*Exercise details:* Copy out all lines carrying the word "from".

--- Supplied material ---

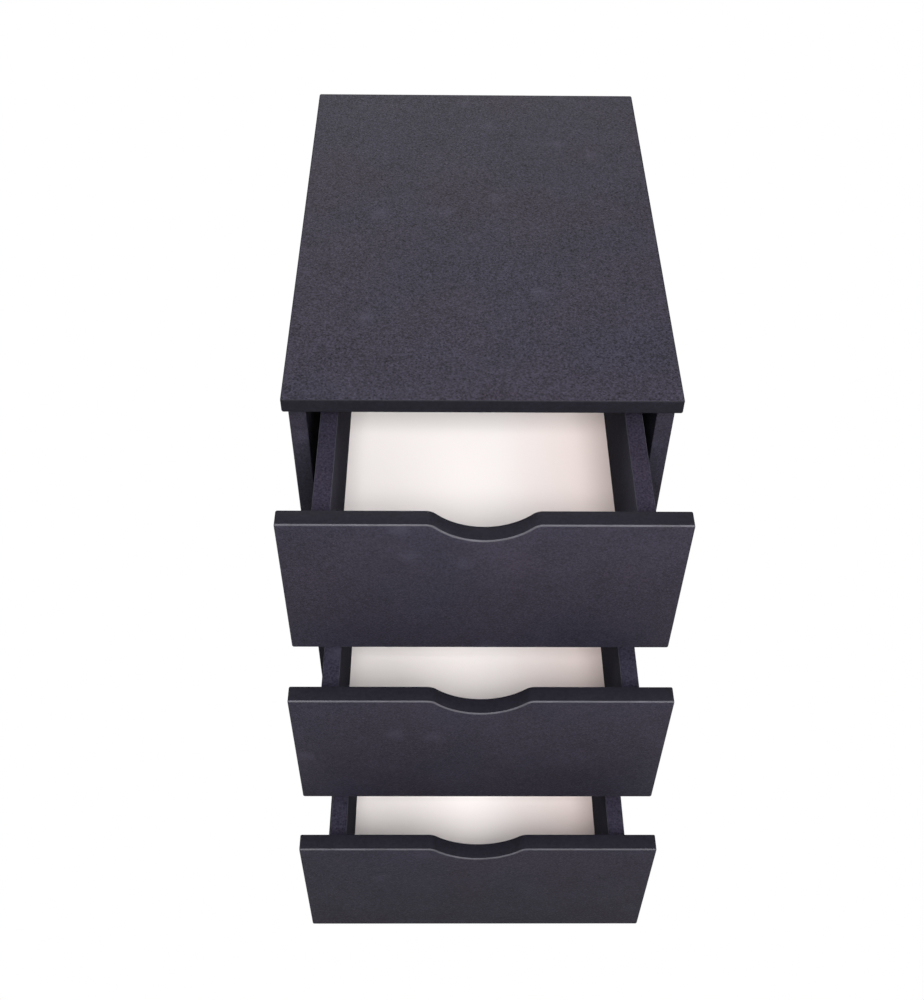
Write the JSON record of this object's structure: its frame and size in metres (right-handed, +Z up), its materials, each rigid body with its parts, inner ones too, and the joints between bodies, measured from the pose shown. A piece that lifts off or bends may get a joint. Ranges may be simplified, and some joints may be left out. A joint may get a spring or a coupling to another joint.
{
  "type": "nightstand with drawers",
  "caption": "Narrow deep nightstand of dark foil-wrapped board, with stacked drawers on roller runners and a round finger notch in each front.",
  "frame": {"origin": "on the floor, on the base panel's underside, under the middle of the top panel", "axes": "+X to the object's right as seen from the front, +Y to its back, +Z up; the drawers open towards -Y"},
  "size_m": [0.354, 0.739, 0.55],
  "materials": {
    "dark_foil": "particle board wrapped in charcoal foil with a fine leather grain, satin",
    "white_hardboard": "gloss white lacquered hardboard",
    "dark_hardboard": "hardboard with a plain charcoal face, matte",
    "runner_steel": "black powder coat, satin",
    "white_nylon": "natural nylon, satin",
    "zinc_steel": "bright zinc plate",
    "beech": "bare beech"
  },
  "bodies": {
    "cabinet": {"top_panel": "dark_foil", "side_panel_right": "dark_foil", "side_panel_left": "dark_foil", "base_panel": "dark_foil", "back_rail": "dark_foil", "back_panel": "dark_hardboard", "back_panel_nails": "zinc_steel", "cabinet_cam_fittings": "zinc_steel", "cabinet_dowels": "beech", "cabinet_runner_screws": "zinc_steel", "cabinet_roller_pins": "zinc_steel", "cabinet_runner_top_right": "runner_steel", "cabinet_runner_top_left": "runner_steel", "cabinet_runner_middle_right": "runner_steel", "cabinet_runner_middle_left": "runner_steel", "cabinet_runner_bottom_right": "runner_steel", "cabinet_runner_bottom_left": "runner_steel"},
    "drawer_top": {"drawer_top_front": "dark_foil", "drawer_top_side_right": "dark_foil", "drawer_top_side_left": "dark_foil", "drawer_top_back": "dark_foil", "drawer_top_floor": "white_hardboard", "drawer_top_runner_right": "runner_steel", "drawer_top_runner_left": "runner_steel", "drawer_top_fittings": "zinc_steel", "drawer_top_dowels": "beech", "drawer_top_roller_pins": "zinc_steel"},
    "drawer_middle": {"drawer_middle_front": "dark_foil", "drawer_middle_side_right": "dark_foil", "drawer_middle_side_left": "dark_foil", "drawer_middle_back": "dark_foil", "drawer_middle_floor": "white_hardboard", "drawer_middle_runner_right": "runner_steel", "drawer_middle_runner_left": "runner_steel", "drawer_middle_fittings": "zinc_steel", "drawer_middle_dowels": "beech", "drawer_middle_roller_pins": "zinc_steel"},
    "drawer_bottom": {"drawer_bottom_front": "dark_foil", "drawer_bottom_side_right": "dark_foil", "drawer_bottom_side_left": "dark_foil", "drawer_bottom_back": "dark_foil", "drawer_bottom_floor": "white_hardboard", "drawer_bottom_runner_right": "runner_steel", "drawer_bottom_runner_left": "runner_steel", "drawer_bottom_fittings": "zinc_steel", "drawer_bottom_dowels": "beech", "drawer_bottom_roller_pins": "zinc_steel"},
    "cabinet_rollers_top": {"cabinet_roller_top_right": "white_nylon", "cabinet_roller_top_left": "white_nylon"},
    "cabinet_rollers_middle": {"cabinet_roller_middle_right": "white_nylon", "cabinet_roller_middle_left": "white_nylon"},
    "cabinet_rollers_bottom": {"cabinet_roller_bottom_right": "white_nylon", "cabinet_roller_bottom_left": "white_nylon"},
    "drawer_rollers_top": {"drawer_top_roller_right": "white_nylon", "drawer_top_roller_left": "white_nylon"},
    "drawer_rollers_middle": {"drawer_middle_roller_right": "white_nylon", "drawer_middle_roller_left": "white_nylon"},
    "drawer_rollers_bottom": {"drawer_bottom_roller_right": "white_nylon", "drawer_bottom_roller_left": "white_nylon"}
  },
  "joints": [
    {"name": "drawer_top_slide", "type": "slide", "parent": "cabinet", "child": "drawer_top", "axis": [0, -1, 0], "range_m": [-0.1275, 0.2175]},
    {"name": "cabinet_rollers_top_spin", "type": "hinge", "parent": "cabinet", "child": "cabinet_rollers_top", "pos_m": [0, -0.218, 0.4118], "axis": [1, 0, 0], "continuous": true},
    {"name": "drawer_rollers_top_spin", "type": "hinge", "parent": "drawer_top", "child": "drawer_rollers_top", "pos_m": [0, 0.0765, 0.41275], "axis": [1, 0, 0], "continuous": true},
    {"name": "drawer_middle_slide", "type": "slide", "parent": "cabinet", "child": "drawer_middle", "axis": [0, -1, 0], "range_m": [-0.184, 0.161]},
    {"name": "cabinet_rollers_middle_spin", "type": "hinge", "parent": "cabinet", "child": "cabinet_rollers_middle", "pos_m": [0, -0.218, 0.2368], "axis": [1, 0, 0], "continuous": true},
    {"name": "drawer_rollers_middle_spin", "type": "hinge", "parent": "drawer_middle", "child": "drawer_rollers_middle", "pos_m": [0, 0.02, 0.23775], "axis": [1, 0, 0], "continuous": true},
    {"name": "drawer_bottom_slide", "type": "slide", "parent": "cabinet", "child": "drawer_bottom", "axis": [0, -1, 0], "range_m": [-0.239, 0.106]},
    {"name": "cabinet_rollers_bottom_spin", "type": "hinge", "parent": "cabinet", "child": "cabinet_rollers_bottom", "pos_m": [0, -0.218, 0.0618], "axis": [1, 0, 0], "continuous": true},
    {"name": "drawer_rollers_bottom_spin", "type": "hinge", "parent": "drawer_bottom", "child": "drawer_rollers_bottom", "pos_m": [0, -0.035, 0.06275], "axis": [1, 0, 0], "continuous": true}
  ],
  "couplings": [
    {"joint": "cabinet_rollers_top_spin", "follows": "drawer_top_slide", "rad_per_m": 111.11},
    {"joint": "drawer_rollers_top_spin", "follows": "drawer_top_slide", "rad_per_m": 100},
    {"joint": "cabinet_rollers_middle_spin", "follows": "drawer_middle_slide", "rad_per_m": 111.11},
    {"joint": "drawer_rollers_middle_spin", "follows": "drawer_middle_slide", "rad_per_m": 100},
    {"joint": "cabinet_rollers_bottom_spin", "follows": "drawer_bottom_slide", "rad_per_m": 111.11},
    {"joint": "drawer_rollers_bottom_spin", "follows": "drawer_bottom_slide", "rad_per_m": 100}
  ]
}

---

*Task output:*
Write the JSON record of this object's structure: its frame and size in metres (right-handed, +Z up), its materials, each rigid body with its parts, inner ones too, and the joints between bodies, measured from the pose shown. A piece that lifts off or bends may get a joint. Ranges may be simplified, and some joints may be left out. A joint may get a spring or a coupling to another joint.
  "frame": {"origin": "on the floor, on the base panel's underside, under the middle of the top panel", "axes": "+X to the object's right as seen from the front, +Y to its back, +Z up; the drawers open towards -Y"},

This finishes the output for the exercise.